Minister’s Message for Nov. 29th

Let Us Thank Like We Have Never Thanked Before!

Awakening grateful for the feel of being alive, for our loved ones, for loving people everywhere, for our beautiful world, the air, the trees, the animals, the sea—for all these things our hearts expand as we breathe in our universe.

In Kurt Vonnegut’s expression, we are the lucky mud. And scientists have found that feeling of gratitude increases our happiness, aids those around us to be more positive, ripples out and out around the world. And we here at UUCE are among the luckiest of muds. In my travels, I have not met a more congenial or loving congregation. The respect from one to another is truly inspirational. I am grateful to be amongst you. I sense your gratitude at being with us all in this fine prairie church, able to reach out to address the urgent needs of our brethren and our planet. There is a profound UU Principle #1 at work here and I am grateful for it!

An Attitude of Gratitude

Here at UUCE, we have an attitude of gratitude. And tomorrow, Thanksgiving, is our special day to celebrate our connectedness to each other, our families, our world and our capability to be engaged and to make a difference.

In these tough political, justice, and environmental crises, we can feel desperate, discouraged, and exhausted. But let us look each other in the eye and draw strength from each other, from our gratitude.  Some think that Oprah Winfrey coined the term “attitude of gratitude” or that recent scientific discoveries have revealed the power of gratitude. But actually, the science has been proving the relationship between gratitude and happiness and health for decades. And it was 1909 when Christian Larsen coined this term as a part of his understanding of metaphysical and psychological dimensions of grateful living.  Affirmative thought, Larson reasoned, sets in motion unseen forces, and aids in creating a universe of good. Larson was born of Norwegian immigrant parents and was training for the Lutheran ministry when he found a Unitarian book that changed his life.
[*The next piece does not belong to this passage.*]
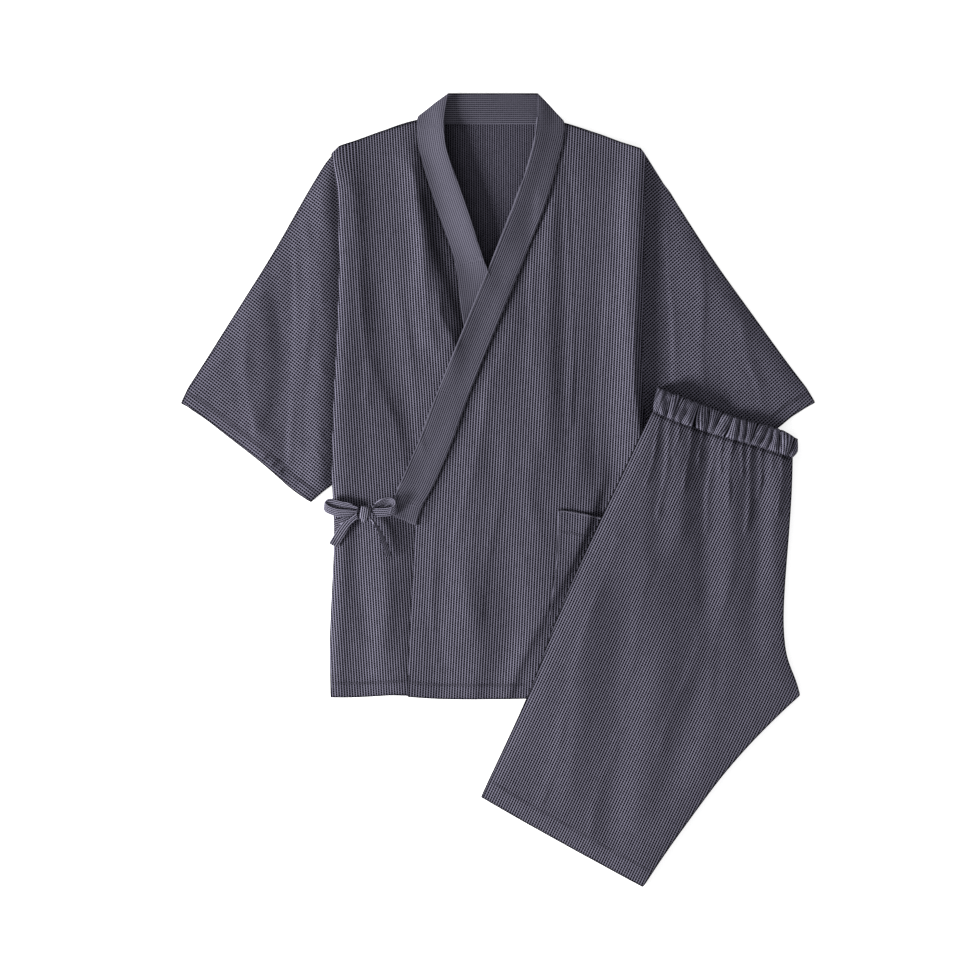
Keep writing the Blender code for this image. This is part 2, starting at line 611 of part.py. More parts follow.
def make_shorts():
    """The folded shorts: the hidden layers as one solid, and the leg panel that shows."""
    across = shares(12)
    along = shares(22)
    rows = patch(SHORTS_HEM, SHORTS_WAIST, SHORTS_SIDE, SHORTS_CROTCH, across, along)
    under = [[z + 0.25 if z > 0.5 else z for z in row] for row in resting_heights(rows, 21.0)]
    depth = HIDDEN_LAYERS * LAYER_PITCH
    over = [[z + depth for z in row] for row in under]
    rim = []
    for layer in range(HIDDEN_LAYERS):
        rim.append(((layer + 0.5) / HIDDEN_LAYERS, 0.0))
        if layer < HIDDEN_LAYERS - 1:
            rim.append(((layer + 1) / HIDDEN_LAYERS, -1.1))
    slab("shorts_hidden_layers", "shorts", rows, under, over, rim, 0.8)

    across = shares(20)
    along = shares(24, SHORTS_HEM_BAND / 560, (SHORTS_HEM_BAND + 2) / 560)
    rows = patch(SHORTS_HEM, SHORTS_WAIST, SHORTS_SIDE, SHORTS_CROTCH, across, along)
    heights = resting_heights(rows, 11.0)
    for j, v in enumerate(along):
        for i, u in enumerate(across):
            place = rows[j][i]
            ease = edge_ease(u, 12, 220) * edge_ease(1 - u, 16, 220) * edge_ease(v, 10, 560)
            ease *= 0.6 + 0.4 * edge_ease(1 - v, 20, 560)
            gather = 0.8 * (1 + math.cos(math.tau * GATHERS * 0.5 * u)) * math.exp(-9 * (1 - v))
            heights[j][i] += ease * max(0, SHORTS_LOFT + fold_height(SHORTS_FOLDS, place.x, place.y) + gather)
    turned = [(j, i) for j in range(len(along)) for i in range(len(across))
              if along[j] <= SHORTS_HEM_BAND / 560 + 1e-6]
    sheet("shorts_upper_leg", "shorts", rows, heights, turned=turned)


def make_waistband():
    """The elastic waistband, drawn into uneven gathers that run from one of its seams to the other.

    It is as thick as the folded layers beside it, so its top stays level past the end of the leg.
    """
    across = shares(GATHERS * 5)
    along = shares(6, 0.08, 0.92)
    rows = patch(WAIST_LOW, WAIST_TOP, WAIST_LEFT, WAIST_RIGHT, across, along)
    under = resting_heights(rows, 6.0, passes=3)
    over = []
    for j, v in enumerate(along):
        line = []
        for i, u in enumerate(across):
            phase = GATHERS * u + 0.30 * math.sin(9 * u) + 0.14 * math.sin(31 * u)
            phase += 0.5 * (v - 0.5) * math.sin(23 * u)
            tube = abs(math.cos(math.pi * phase)) ** 0.6
            size = 4.4 + 0.9 * math.sin(7.3 * math.floor(phase + 0.5))
            crown = edge_ease(v + 0.08, 7, 28) * edge_ease(1.08 - v, 7, 28)
            ends = edge_ease(u, 6, 185) * edge_ease(1 - u, 6, 185)
            level = max(under[j][i], under[0][i] - 0.6 - WAIST_DROP * v ** 1.6)
            line.append(level + 1.6 + (0.9 + size * tube) * (0.2 + 0.8 * crown) * (0.35 + 0.65 * ends))
        over.append(line)
    slab("shorts_waistband", "shorts", rows, under, over, [(0.28, 0.2), (0.5, -0.9), (0.74, 0.3)], 0.9)


def centre_the_set():
    """Puts the middle of the whole set's footprint at the origin."""
    points = [p for thing in parts.objects for p in solid_points(thing)]
    middle_x = (min(p.x for p in points) + max(p.x for p in points)) / 2000
    middle_y = (min(p.y for p in points) + max(p.y for p in points)) / 2000
    for thing in parts.objects:
        for vert in thing.data.vertices:
            vert.co.x -= middle_x
            vert.co.y -= middle_y


clear_scene()
make_back()
make_sleeve("left", UNDERARM_LEFT, SLEEVE_TOP_LEFT, CUFF_LEFT, ARMHOLE_LEFT, SLEEVE_LEFT_FOLDS, 0)
make_sleeve("right", UNDERARM_RIGHT, SLEEVE_TOP_RIGHT, ARMHOLE_RIGHT, CUFF_RIGHT, SLEEVE_RIGHT_FOLDS, 1)
make_back_collar()
make_front("jacket_right_front", RIGHT_FRONT_HEM, RIGHT_FRONT_TOP, SIDE_LEFT, RIGHT_FRONT_EDGE,
           shares(12, 0.022, 0.05), RIGHT_FRONT_FOLDS, 0, 0.15, 1.0)
make_collar("collar_right", [(90, -47), (118, -32)], [(-105, 484), (-64, 515)], RIGHT_COLLAR_SEAM,
            RIGHT_COLLAR_FREE, 26, 1)
make_front("jacket_left_front", LEFT_FRONT_HEM, LEFT_FRONT_TOP, LEFT_FRONT_EDGE, SIDE_RIGHT,
           shares(17, 0.978, 0.95), LEFT_FRONT_FOLDS, 1, 0.3, 7.0)
make_collar("collar_left", [(-142, -32), (-106, -47)], [(51, 515), (86, 478)], LEFT_COLLAR_FREE,
            LEFT_COLLAR_SEAM, 40, 0)
make_pocket()

tie_side = make_ribbon("tie_side", TIE_SIDE, 8)
tie_collar = make_ribbon("tie_collar", TIE_COLLAR, 6)
remember(tie_side)
remember(tie_collar)
loop_left = make_ribbon("bow_loop_left", LOOP_LEFT, 24)
loop_right = make_ribbon("bow_loop_right", LOOP_RIGHT, 22)
make_knot()
remember(loop_left)
remember(loop_right)
make_ribbon("bow_tail_left", TAIL_LEFT, 10)
make_ribbon("bow_tail_right", TAIL_RIGHT, 10)

make_shorts()
make_waistband()
centre_the_set()
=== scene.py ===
import math
import bpy
import bmesh
import numpy as np
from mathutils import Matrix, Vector
from mathutils.bvhtree import BVHTree
from mathutils.kdtree import KDTree


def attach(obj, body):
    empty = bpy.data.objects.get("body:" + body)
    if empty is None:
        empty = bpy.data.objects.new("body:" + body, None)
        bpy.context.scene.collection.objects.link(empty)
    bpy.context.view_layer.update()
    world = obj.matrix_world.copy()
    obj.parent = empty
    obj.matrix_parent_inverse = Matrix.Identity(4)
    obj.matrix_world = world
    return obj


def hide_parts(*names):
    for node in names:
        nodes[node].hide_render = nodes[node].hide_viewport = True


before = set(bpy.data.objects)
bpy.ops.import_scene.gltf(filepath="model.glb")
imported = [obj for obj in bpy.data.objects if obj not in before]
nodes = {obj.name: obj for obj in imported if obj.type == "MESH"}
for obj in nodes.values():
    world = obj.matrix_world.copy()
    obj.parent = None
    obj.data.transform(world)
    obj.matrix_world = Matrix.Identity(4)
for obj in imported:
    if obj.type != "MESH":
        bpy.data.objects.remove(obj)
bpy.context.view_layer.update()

print("frame loaded:", len(nodes), "nodes")


def clearSelection():
    for thing in bpy.context.selected_objects:
        thing.select_set(False)


def makeActive(thing):
    clearSelection()
    thing.select_set(True)
    bpy.context.view_layer.objects.active = thing


def softStep(t):
    t = np.clip(t, 0.0, 1.0)
    return t * t * (3 - 2 * t)


def lengthOf(line):
    return sum(math.dist(a, b) for a, b in zip(line, line[1:]))


def pointAlong(line, run):
    for (x1, y1), (x2, y2) in zip(line, line[1:]):
        length = math.hypot(x2 - x1, y2 - y1)
        if run <= length:
            return x1 + (x2 - x1) * run / length, y1 + (y2 - y1) * run / length
        run -= length
    return line[-1]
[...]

He turned instead to write 40 books and many articles on the importance of gratitude, happiness, and service in the universe. The “Optimist Creed” is the name of his most famous book, the basis of the Optimists International organization, and is contained in these words:

“Promise Yourself… To be so strong that nothing can disturb your peace of mind. To talk health, happiness, and prosperity to every person you meet. To make all your friends feel that there is something in them. To look at the sunny side of everything and make your optimism come true. To think only of the best, to work only for the best, and to expect only the best. To be just as enthusiastic about the success of others as you are about your own. To forget the mistakes of the past and press on to the greater achievements of the future. To wear a cheerful countenance at all times and give every living creature you meet a smile. To give so much time to the improvement of yourself that you have no time to criticize others. To be too large for worry, too noble for anger, too strong for fear, and too happy to permit the presence of trouble. To think well of yourself and to proclaim this fact to the world, not in loud words, but in great deeds. To live in the faith that the whole world is on your side, so long as you are true to the best that is in you.”

Christian D. Larson, The Optimist Creed

As I think about it, I wonder, do others see the connection between optimism and gratitude? … between our 1st principle of the “inherent worth and dignity of each human” and the Golden Rule?

To me, Reality + Optimistic Awareness = Gratitude

And the Inherent dignity and worth of each human and love = the Golden Rule

May we each take a moment and think of one person who did something wonderful, whom we have not yet thanked. Let us each write a note and send it their way– by whatever means.

Let us spread our magnificent gratitude. This focus will help to address our urgent concerns by empowering us each, and also, little by little correcting our beautiful and challenged world.